John: "Not particularly."
Ringo: "You throw the ball, and then another ten minutes you have a cigarette and throw another ball."
Q: "Is it true Charlie Finley asked you to wear kelly green and gold baseball outfits?"
All, laughing: "No!"
George: "Not true. We wouldn't wear 'em, anyway. Not even for 300,000 (dollars)."

But, there is photographic evidence:




The A’s languished through three more similarly dismal seasons in Kansas City before Charlie O pulled up stakes and headed west, to Oakland. Happily, in the coming years his teams steadily improved, and in the early 1970's, they won the World Series three straight years! Along the way, his post-modern mustachioed players created a swagger and new look in super-conservative Major League Baseball. But winning and mustaches weren’t enough for Charlie O. When the courts upheld the concept of free agency in baseball in 1975, the flood gates were now opened for players to move and seek greener pastures elsewhere when their contracts expired. But Charlie wanted no part of that coming bidding war, and watched his best players leave in short order, so that by the end of the decade, the team became a skeleton crew of minor league talent, returning to the listless shadow it once displayed in Kansas City. Attendance of course plummeted. No amount of promotion could fix the problem this time, and he sold the team before the 1981 season.

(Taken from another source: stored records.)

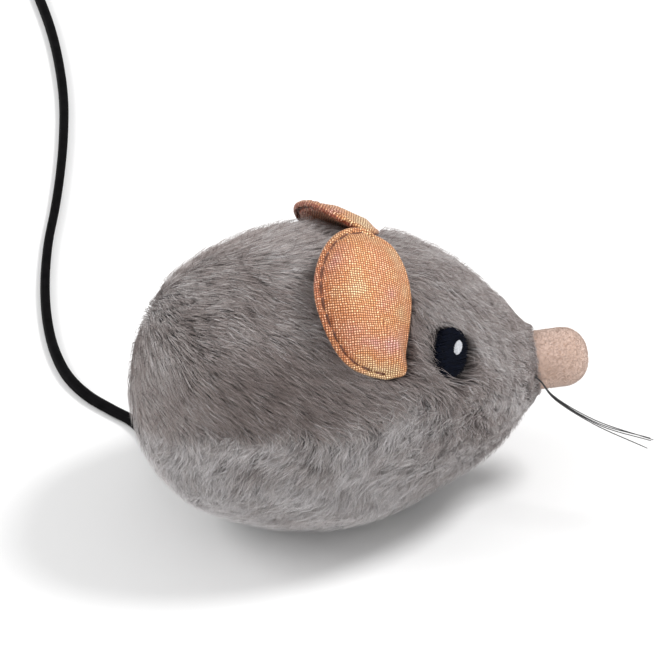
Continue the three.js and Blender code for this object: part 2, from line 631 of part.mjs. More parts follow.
function caseHalf(sign) {
  const between = (a, b) => [sign * a, sign * b].sort((p, q) => p - q);
  let half = plate(caseShape, ...between(GAP / 2, CASE.half), origin, 4);
  half = half.subtract(plate(hollowShape, ...between(-1, CASE.half - CASE.wall), origin, 4));
  for (const [x, z] of CASE_SCREWS) {
    half = half.add(rod(1.6, ...between(GAP / 2, CASE.half - 0.2), { x, z }));
    half = half.subtract(rod(1.1, ...between(-1, CASE.half + 1), { x, z }));
  }
  half = half.add(block(TAB.x0, TAB.x1, ...between(CASE.half - 0.5, TAB.y), CASE.z0, TAB.z1));
  const screwWay = new THREE.CylinderGeometry(1.2, 1.2, 9, 12).rotateX(Math.PI / 2);
  half = half.subtract(solid(screwWay.translate(PLATE_SCREW_X, sign * 7, CASE.z0)));
  for (const [at, r] of holes) half = half.subtract(rod(r + GAP, ...between(-1, CASE.half + 1), at));
  // A window in the floor, for the drive pinion's teeth
  half = half.subtract(rod(PINION_ROOM, LAYER.second[0] - 0.5, LAYER.second[1] + 0.5, DRIVE, 20));
  return half;
}
add('case_right', caseHalf(-1), FINISH.plastic);
add('case_left', caseHalf(1), FINISH.plastic);

// Screws with a round head and a cross slot
function screw(length, headR, headH, shankR) {
  const head = new THREE.CylinderGeometry(headR, headR, headH, 12).translate(0, headH / 2, 0);
  const shank = new THREE.CylinderGeometry(shankR, shankR, length, 10).translate(0, -length / 2 + 0.1, 0);
  const slot = (w, d) => new THREE.BoxGeometry(w, 0.5, d).translate(0, headH, 0);
  return solid(head)
    .add(solid(shank))
    .subtract(solid(slot(headR * 1.3, 0.4)))
    .subtract(solid(slot(0.4, headR * 1.3)));
}
CASE_SCREWS.forEach(([x, z], i) => {
  const placed = screw(2 * CASE.half - 0.8, 1.9, 0.9, 0.8)
    .rotate([180, 0, 0])
    .translate([x, -CASE.half - GAP, z]);
  add(`case_screw_${i + 1}`, placed, FINISH.steel);
});
[['right', -1], ['left', 1]].forEach(([side, sign]) => {
  const placed = screw(4.6, 1.8, 0.7, 0.85)
    .rotate([-90, 0, 0])
    .translate([PLATE_SCREW_X, sign * 7, PLATE.z0 - GAP]);
  add(`plate_screw_${side}`, placed, FINISH.steel);
});

let bellyPlate = raised(PLATE_OUTLINE, PLATE.z0, PLATE.z1);
for (const sign of [-1, 1]) {
  const screwWay = new THREE.CylinderGeometry(1.2, 1.2, 9, 12).rotateX(Math.PI / 2);
  bellyPlate = bellyPlate.subtract(solid(screwWay.translate(PLATE_SCREW_X, sign * 7, PLATE.z0)));
  const [y0, y1] = [sign * 3.2, sign * 4.3].sort((a, b) => a - b);
  bellyPlate = bellyPlate.add(block(ROLLER.x - ROLLER.lug, ROLLER.x + ROLLER.lug, y0, y1, PLATE.z0, 5));
}
bellyPlate = bellyPlate
  .subtract(block(ROLLER.x - 3.4, ROLLER.x + 3.4, -3.1, 3.1, -1, 9))
  .subtract(rod(ROLLER.pin + GAP, -6, 6, ROLLER));
add('belly_plate', bellyPlate, FINISH.plastic);
add('rear_roller', ring(ROLLER.r, ROLLER.pin + GAP, -ROLLER.half, ROLLER.half, ROLLER, 20), FINISH.nylon);
add('roller_pin', rod(ROLLER.pin, -4.7, 4.7, ROLLER), FINISH.steel);

export default mouse;
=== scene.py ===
# %% [markdown]
# # A plush clockwork mouse
# The mouse is a short grey pile fabric sewn round a filled body. It has two padded ears of
# shimmering cloth, stitched eyes, a flocked nose, thread whiskers and a leather lace for a tail.
# Inside is a wind-up motor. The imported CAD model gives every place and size. This lesson dresses
# it: the motor's parts keep their CAD shapes and get better finishes, and the soft pieces are
# made again in finer detail.

# %% Load the frame
import math

import bpy
import numpy as np
from mathutils import Matrix, Vector
from mathutils.bvhtree import BVHTree
from mathutils.kdtree import KDTree


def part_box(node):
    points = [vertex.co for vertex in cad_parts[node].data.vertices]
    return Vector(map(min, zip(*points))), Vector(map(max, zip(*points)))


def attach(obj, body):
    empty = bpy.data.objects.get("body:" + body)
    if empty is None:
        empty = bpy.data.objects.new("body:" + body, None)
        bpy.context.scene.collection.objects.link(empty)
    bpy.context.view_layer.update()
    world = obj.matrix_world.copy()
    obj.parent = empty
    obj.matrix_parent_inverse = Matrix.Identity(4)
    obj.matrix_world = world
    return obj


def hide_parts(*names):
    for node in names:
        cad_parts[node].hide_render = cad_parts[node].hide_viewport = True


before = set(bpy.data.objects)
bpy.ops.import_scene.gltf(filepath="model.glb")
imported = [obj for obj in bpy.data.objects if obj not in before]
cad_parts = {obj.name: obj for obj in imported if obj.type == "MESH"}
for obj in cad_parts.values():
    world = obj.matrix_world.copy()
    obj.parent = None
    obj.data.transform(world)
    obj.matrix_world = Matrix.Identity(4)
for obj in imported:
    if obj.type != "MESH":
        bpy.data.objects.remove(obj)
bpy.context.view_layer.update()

MM = 0.001

# %% [markdown]
# The camera looks down on the mouse's right flank from well away, through a long lens, so that
# sizes hardly change with distance. It is rolled a little, and the mouse rises towards its nose.

# %% Camera
ELEVATION = math.radians(35)
AZIMUTH = math.radians(-2)
ROLL = math.radians(6)
CAMERA_AWAY = 1.3
LOOKED_AT = Vector((-0.00901, 0.00411, 0.03576))

back = Vector((
    math.sin(AZIMUTH) * math.cos(ELEVATION),
    -math.cos(AZIMUTH) * math.cos(ELEVATION),
    math.sin(ELEVATION),
))
level = Vector((math.cos(AZIMUTH), math.sin(AZIMUTH), 0))
upright = back.cross(level)
right = level * math.cos(ROLL) - upright * math.sin(ROLL)
up = level * math.sin(ROLL) + upright * math.cos(ROLL)

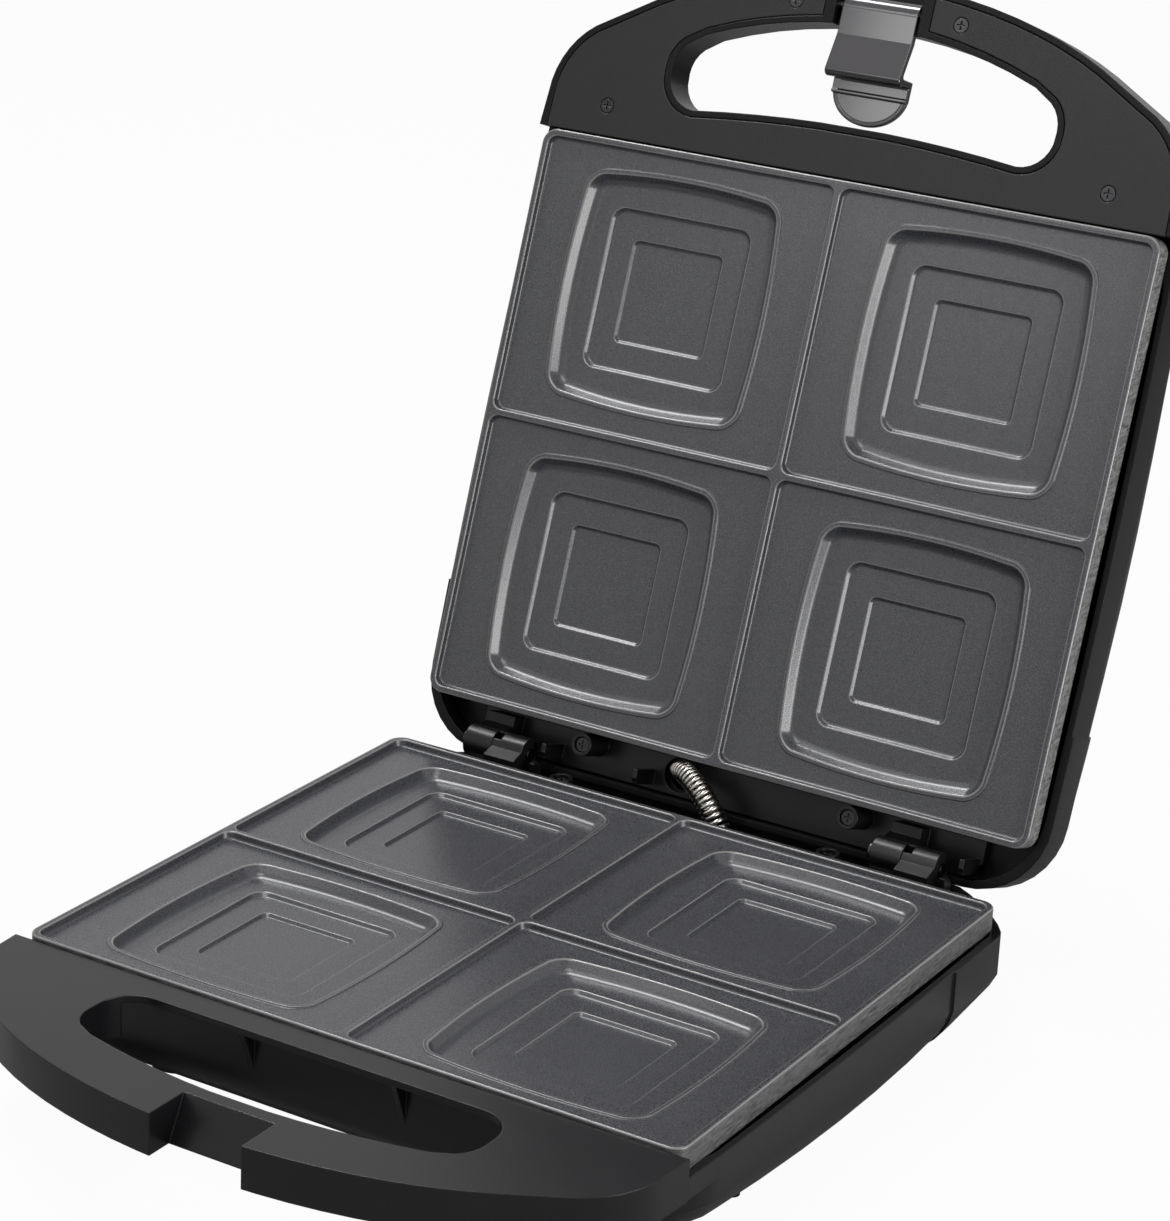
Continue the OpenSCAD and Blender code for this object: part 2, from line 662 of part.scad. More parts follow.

     Charlie O returned to his hometown of LaPorte, Indiana, spending his final years living on the family farm, always loved in his community, where he died in 1996. Back in Kansas City, Municipal Stadium is long gone, demolished in 1976. And the A’s? Still in Oakland, and still wearing Charlie O’s green and gold.
Oh, and by the way, Charlie’s first wife’s maiden name was…McCartney. That would have been Shirley McCartney, who didn’t play bass. Or baseball.